Investigation of the effects of climate variability, anthropogenic activities, and climate change on streamflow using multi-model ensembles

Streamflow is a very important component of the hydrological cycle, and variation in the streamflow can be an indication of hydrological disaster. Thus, the accurate quantification of streamflow variation is a core concern in water resources engineering. In this study, we evaluated the factors influencing streamflow and decomposed their effects in three large rivers: the Buk Han River (BHR), the Nam Han River (NHR), and the Lower Han River (LHB). The Pettit test was used to investigate breakpoints in conjunction with the climate elasticity approach and decomposition framework to quantify and decompose the effects of climate variability and anthropogenic activity.
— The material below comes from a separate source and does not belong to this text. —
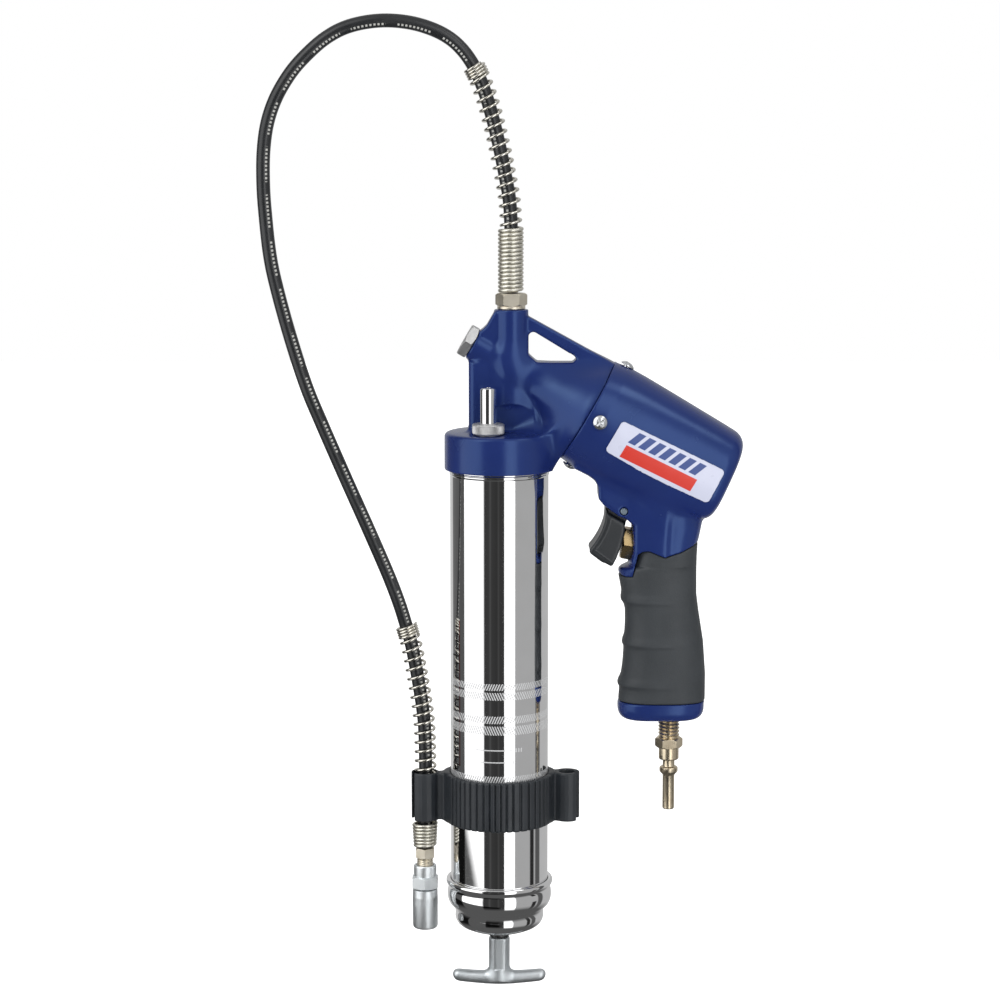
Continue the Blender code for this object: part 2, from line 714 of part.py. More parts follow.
def air_motor():
    front = PISTON_FRONT
    back = PISTON_FRONT + PISTON_THICK
    rows = [(PLUNGER_R + GAP, front), (21.0, front), (22.0, front + 0.8), (22.0, front + 2.6),
            (19.6, front + 2.6), (19.6, front + 6.0), (22.0, front + 6.0), (22.0, back - 0.6), (21.4, back),
            (6.0, back), (6.0, back - 3.4), (PLUNGER_R + GAP, back - 3.4)]
    turned("air_piston", rows, STEEL, along(0), CYLINDER_DIR, 20)
    seal = [(19.9, front + 2.9), (22.2, front + 2.9), (22.2, front + 5.7), (19.9, front + 5.7)]
    turned("piston_seal", seal, RUBBER, along(0), CYLINDER_DIR, 20)
    plunger = [(0, PLUNGER_TIP), (PLUNGER_R - 0.4, PLUNGER_TIP), (PLUNGER_R, PLUNGER_TIP + 0.4),
               (PLUNGER_R, back - 3.0), (5.6, back - 3.0), (5.6, back - 0.5), (0, back - 0.5)]
    turned("plunger_rod", plunger, STEEL, along(0), CYLINDER_DIR, 16)
    coil_spring("return_spring", along(-0.6), along(front - GAP - 0.1), 13.0, 2.2, 6, per_turn=10)


def air_plug():
    """Male quick-connect plug with an exposed tapered thread and a hexagon."""
    rows = [(2.2, 10.0), (6.2, 10.0), (6.4, -8.4), (6.7, -8.8), (7.05, -9.3, "hex"), (7.05, -14.2, "hex"),
            (6.7, -14.8), (5.7, -14.8), (5.7, -22.0), (3.5, -22.6), (3.5, -25.6), (5.4, -26.8),
            (5.4, -29.6), (3.5, -31.4), (3.5, -52.0), (2.2, -52.0)]
    turned("air_plug", rows, BRASS, (AIR_X, 0, AIR_Z), segments=HEX, turn=30)
    screen = [(0, -134.0), (3.9, -134.0), (3.9, -126.0), (3.2, -125.0), (0, -125.0)]
    turned("inlet_screen", screen, STEEL, (AIR_X, 0, 0), segments=16)


# ---------------------------------------------------------------- barrel

def barrel():
    inner = BARREL_R - BARREL_WALL
    rows = [(inner, BARREL_TOP), (BARREL_R, BARREL_TOP), (BARREL_R, -2.6), (BARREL_R + 0.5, -3.4),
            (BARREL_R + 0.5, -6.2), (BARREL_R, -7.0), (BARREL_R, BARREL_BOTTOM), (inner, BARREL_BOTTOM)]
    turned("barrel_tube", rows, CHROME, segments=WIDE)
    gasket = [(23.5, BARREL_TOP + GAP), (BARREL_R - 0.2, BARREL_TOP + GAP),
              (BARREL_R - 0.2, SOCKET_TOP - GAP), (23.5, SOCKET_TOP - GAP)]
    turned("barrel_gasket", gasket, RUBBER, segments=WIDE)


def end_cap():
    outer = [(BARREL_R + GAP, -243.2), (31.2, -243.6), (31.2, -246.6), (30.4, -247.4), (30.3, -255.4),
             (28.0, -259.2), (26.2, -261.6), (26.1, -267.8), (24.6, -270.6), (15.0, -275.2),
             (9.0, END_CAP_BOTTOM), (6.0, END_CAP_BOTTOM)]
    inner = [(6.0, -275.6), (14.6, -274.0), (23.6, -269.6), (24.8, -267.0), (24.8, -261.8), (28.8, -255.6),
             (BARREL_R + GAP, -252.8)]
    turned("end_cap", outer + inner, CHROME, segments=WIDE)
    bushing = [(ROD_R + GAP, -274.2), (8.4, -272.6), (8.4, -273.9), (5.7, -275.4), (5.7, -277.8),
               (ROD_R + GAP, -277.8)]
    turned("rod_bushing", bushing, STEEL)


def follower():
    z = FOLLOWER_Z
    plate = [(ROD_R + GAP, z - 4.6), (21.5, z - 4.6), (24.5, z - 3.4), (24.5, z - 2.2), (21.5, z - 3.1),
             (ROD_R + GAP, z - 3.1)]
    turned("follower_plate", plate, STEEL, segments=20)
    cup = [(ROD_R + GAP, z - 2.7), (21.0, z - 2.7), (25.0, z - 1.6), (26.2, z - 6.0), (27.0, z - 6.0),
           (26.6, z + 1.0), (22.0, z + 3.0), (ROD_R + GAP, z + 3.0)]
    turned("follower_cup", cup, RUBBER, segments=20)
    knob = [(0, z + 5.6), (5.6, z + 5.6), (6.2, z + 5.0), (6.2, z + 3.4), (ROD_R, z + 3.4), (ROD_R, -281.0),
            (0, -281.0)]
    turned("follower_rod", knob, STEEL, segments=16)
    coil_spring("follower_spring", (0, 0, -266.0), (0, 0, z - 5.0), 20.0, 2.4, 9, per_turn=10)


# Place across, rise and radius of the T-handle's bar
T_BAR = [(-27.8, 1.6, 1.8), (-26.8, 1.6, 3.1), (-24.2, 1.4, 3.8), (-12.0, 0.4, 4.1), (0.0, 0.0, 4.5),
         (12.0, 0.4, 4.1), (24.2, 1.4, 3.8), (26.8, 1.6, 3.1), (27.8, 1.6, 1.8)]


def t_handle():
    """Cast handle: a stem with a socket for the rod and a bar that curves up at its ends."""
    stem = [(0, -306.0), (6.0, -306.0), (6.1, -281.6), (5.6, -280.0), (ROD_R + GAP, -280.0),
            (ROD_R + GAP, -281.3), (0, -281.3)]
    handle = turned("t_handle", stem, ZINC)
    rings = []
    for x, rise, radius in T_BAR:
        ring = []
        for i in range(14):
            angle = 2 * math.pi * i / 14
            ring.append((x, radius * math.cos(angle), -305.2 + rise + radius * 0.95 * math.sin(angle)))
        rings.append(ring)
    join(handle, loft("t_bar", rings))


# ---------------------------------------------------------------- hose line

# The hose from its nut over the arch and down to the coupler, at hand-picked places (x, y, z)
HOSE_ROUTE = [
    (6.9, 0, 102.6), (6.9, 0, 120.0), (6.7, 0, 140.0), (5.8, 0, 155.0), (3.6, 0, 168.0), (0.4, -1, 184.0),
    (-3.4, -1, 200.0), (-8.0, -2, 215.5), (-13.8, -3, 229.4), (-21.4, -4, 240.3), (-31.0, -5, 248.0),
    (-44.0, -6, 253.4), (-58.0, -7, 255.9), (-72.0, -8, 255.6), (-86.0, -8, 252.4), (-97.6, -8, 246.3),
    (-108.4, -8, 237.2), (-117.8, -8, 226.7), (-126.0, -8, 213.2), (-131.2, -7, 199.0), (-133.6, -7, 183.0),
    (-134.0, -7, 165.0), (-133.2, -6, 148.0), (-130.8, -6, 124.0), (-127.0, -5, 104.6), (-119.8, -4, 77.0),
    (-111.0, -4, 48.8), (-102.2, -3, 26.6), (-89.3, -2, -4.0), (-76.0, -2, -34.6), (-64.8, -1, -61.4),
    (-58.6, -1, -78.0), (-55.0, 0, -90.0), (-51.8, 0, -101.6), (-49.3, 0, -114.0), (-47.2, 0, -126.4),
    (-45.3, 0, -139.0), (-44.0, 0, -151.4), (-43.5, 0, -166.0), (-43.4, 0, -180.0), (-43.4, 0, -200.0),
    (-43.4, 0, -225.0),
]
UPPER_COIL_TOP = 140.3
UPPER_GUARD_END = 231.2
LOWER_GUARD_TOP = -91.2
LOWER_COIL_TOP = -208.9
LOWER_COIL_END = -224.9


def stretch(path, high, low, rising):
    """The part of the hose path between two heights, on its rising or falling side."""
    peak = max(range(len(path)), key=lambda i: path[i].z)
    side = path[:peak] if rising else path[peak:]
    return [point for point in side if low <= point.z <= high]


def hose_line():
    fine = smooth_path(HOSE_ROUTE, 12)
    hose = resample(fine, 11.5)
    tube_curve("hose", hose, HOSE_R, RUBBER)
    coil = [(5.0, 102.4), (COIL_R, 102.4), (COIL_R, UPPER_COIL_TOP - GAP), (5.0, UPPER_COIL_TOP - GAP)]
    turned("upper_coil_guard", coil, SPRING, (OUTLET_X, 0, 0), segments=20)
    upper = resample(stretch(fine, UPPER_GUARD_END, UPPER_COIL_TOP, True), 11.0)
    sleeve_along("upper_spring_guard", upper, GUARD_R, 5.1, SPRING)
    lower = resample(stretch(fine, LOWER_GUARD_TOP, LOWER_COIL_TOP + GAP, False), 11.0)
    sleeve_along("lower_spring_guard", lower, GUARD_R, 5.1, SPRING)
    coil = [(5.0, LOWER_COIL_END), (COIL_R, LOWER_COIL_END), (COIL_R, LOWER_COIL_TOP),
            (5.0, LOWER_COIL_TOP)]
    turned("lower_coil_guard", coil, SPRING, (COUPLER_X, 0, 0), segments=20)


def hose_fittings():
    nut = [(2.0, -9.0), (5.1, -9.0), (5.1, 0), (8.1, GAP), (8.1, 1.9), (7.5, 2.0), (7.95, 2.6, "hex"),
           (7.95, 8.6, "hex"), (7.5, 9.2), (2.0, 9.2)]
    turned("hose_nut", nut, BRASS, (OUTLET_X, 0, OUTLET_TOP), segments=HEX, turn=30)
    end = [(1.8, -225.3), (5.0, -225.3), (5.35, -225.9, "hex"), (5.35, -231.4, "hex"), (5.0, -231.8),
           (4.8, -231.9), (4.8, -244.0), (1.8, -244.0)]
    turned("hose_end_fitting", end, BRASS, (COUPLER_X, 0, 0), segments=HEX, turn=30)
    nut = [(5.1, -236.0), (6.4, -236.0), (6.7, -236.6), (6.7, -242.8), (7.0, -243.0), (7.0, -243.4, "hex"),
           (7.0, -249.6, "hex"), (6.6, -250.2), (2.4, -250.2), (2.4, -244.4), (5.1, -244.4)]
    turned("coupler_body", nut, ZINC, (COUPLER_X, 0, 0), segments=HEX, turn=30)
    sleeve = [(5.6, -250.6), (7.0, -250.6), (7.15, -251.2), (7.15, -273.0), (6.4, -274.2), (4.5, -274.2),
              (4.5, -272.0), (5.6, -269.0)]
    turned("coupler_sleeve", sleeve, ZINC, (COUPLER_X, 0, 0))
    jaws = [(3.6, -272.6), (4.1, -272.6), (5.2, -268.8), (5.2, -251.0), (3.6, -251.0)]
    turned("coupler_jaws", jaws, STEEL, (COUPLER_X, 0, 0))


def ear_outline(centre, side, outer, inner, mouth):
    """Socket open on its outer side; mouth holds the angles at which its walls end, front then back."""
    front, back, front_inner, back_inner = (math.radians(angle) for angle in mouth)
    steps = 12
    outline = []
    for radius, start, stop in ((outer, front, 2 * math.pi - back), (inner, 2 * math.pi - back_inner,
                                                                     front_inner)):
        for k in range(steps + 1):
            angle = start + (stop - start) * k / steps
            outline.append((centre + side * radius * math.cos(angle), -radius * math.sin(angle)))
    return outline


def flat_prism(name, outline, low, high, look=None):
    """Upright plate of an (x, y) outline between two heights."""
    count = len(outline)
    points = [(x, y, low) for x, y in outline] + [(x, y, high) for x, y in outline]
    faces = [tuple(range(count)), tuple(range(2 * count - 1, count - 1, -1))]
    for i in range(count):
        j = (i + 1) % count
        faces.append((i, j, count + j, count + i))
    return add_object(name, mesh_from(name, points, faces), look)


def hose_clip():
    """Rubber clip: a ring on the barrel with a socket on each side."""
    ring = rod("hose_clip", CLIP_R, (0, 0, CLIP_BOTTOM), (0, 0, CLIP_TOP), RUBBER, WIDE)
    for x, outer, inner, mouth in ((COUPLER_X, 8.2, 6.9, LEFT_MOUTH), (SOCKET_X, 7.6, 4.6, RIGHT_MOUTH)):
        side = math.copysign(1, x)
        reach = x - side * (inner + 0.9)
        web = [(side * 29.6, -6.4), (side * 32.2, -4.4), (reach, -4.6), (reach, 4.6), (side * 32.2, 4.4),
               (side * 29.6, 6.4)]
        tag = f"clip_{'left' if x < 0 else 'right'}"
        join(ring, flat_prism(tag + "_web", web, CLIP_BOTTOM + 0.8, CLIP_TOP - 0.8))
        socket = ear_outline(x, side, outer, inner, mouth)
        join(ring, flat_prism(tag + "_socket", socket, CLIP_BOTTOM + 0.2, CLIP_TOP - 0.2))
    cut(ring,
        rod("clip_bore", BARREL_R + GAP, (0, 0, CLIP_BOTTOM - 5), (0, 0, CLIP_TOP + 5), segments=WIDE))


# ---------------------------------------------------------------- build

clear_scene()
ROOT = make_root()
pump_head()
head_fittings()
bleeder()
motor_housing()
grip()
label("side_label_left", -1)
label("side_label_right", 1)
trigger()
valve()
air_motor()
air_plug()
barrel()
end_cap()
follower()
t_handle()
hose_line()
hose_fittings()
hose_clip()
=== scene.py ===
import json
import math

import bpy
import numpy as np
import openvdb
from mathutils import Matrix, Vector


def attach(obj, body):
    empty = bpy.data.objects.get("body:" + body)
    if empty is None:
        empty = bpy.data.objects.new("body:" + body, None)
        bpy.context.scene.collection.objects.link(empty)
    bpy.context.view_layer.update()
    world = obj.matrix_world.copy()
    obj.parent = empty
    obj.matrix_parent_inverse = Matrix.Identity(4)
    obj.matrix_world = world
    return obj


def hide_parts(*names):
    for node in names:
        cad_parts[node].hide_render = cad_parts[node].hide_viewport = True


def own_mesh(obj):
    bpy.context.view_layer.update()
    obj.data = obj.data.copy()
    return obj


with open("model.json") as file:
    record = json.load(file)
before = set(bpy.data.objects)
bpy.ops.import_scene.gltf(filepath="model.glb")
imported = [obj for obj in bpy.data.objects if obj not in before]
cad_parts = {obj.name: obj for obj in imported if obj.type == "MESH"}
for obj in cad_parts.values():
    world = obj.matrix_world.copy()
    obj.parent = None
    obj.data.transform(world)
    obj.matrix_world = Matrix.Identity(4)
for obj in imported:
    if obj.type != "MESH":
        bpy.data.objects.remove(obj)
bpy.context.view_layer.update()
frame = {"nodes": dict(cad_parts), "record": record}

# Shapes are drawn in millimetres about the barrel axis, with z = 0 at the cap ring's lower rim, and
# moved into the frame when they become meshes.
MM = 0.001
SHIFT = np.array([21.0, 0.0, 79.4])
UP = Vector((0.0, 0.0, 1.0))

TILT = math.radians(30)
JOINT_X = 50.6
JOINT_Z = 35.0
CYLINDER_DIR = Vector((math.cos(TILT), 0.0, -math.sin(TILT)))
NORMAL_DIR = Vector((math.sin(TILT), 0.0, math.cos(TILT)))
VALVE_TILT = math.radians(10)
VALVE_DIR = Vector((math.cos(VALVE_TILT), 0.0, -math.sin(VALVE_TILT)))
VALVE = (71.3, -42.6)
PIN = (71.8, -22.7)
BARREL_R = 28.57
OUTLET_X = 6.9
AIR_X = 99.6
COUPLER_X = -43.4
OUTLET_R = 9.9
BUTT_BOTTOM = -146.9
BLEEDER = (-6.3, -18.0, 23.0)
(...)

The abrupt breakpoints in the streamflow and precipitation data were detected in 1997 and 1995. Considering these breakpoints, we divided the time series into two periods: the baseline period and the post-baseline period. Climate elasticity approaches were used to quantify the effects of climate variability and anthropogenic activity during the baseline period, post-baseline period, and future periods (2031–2060 and 2071–2100) under the Representative Concentration Pathways’ 4.5 and 8.5 scenarios. The results revealed that climate variability was the leading cause of alteration in the streamflow in the BHR and NHR, accounting for 76.52% to 80.51% of the total change, respectively. Meanwhile, the LHR remained more sensitive to anthropogenic activity, which accounted for 56.42% of the total variation in streamflow. Future climate change also showed an increase in precipitation and temperature in both scenarios, especially during the far-future period (2071–2100). This variation in the climatic factor was shown to affect the future streamflow by 22.14% to 27.32%. These findings can play a very important role in future planning for large river basins, considering the impacts of increasing anthropogenic activity and climate change to reduce the risks of hydrological hazards.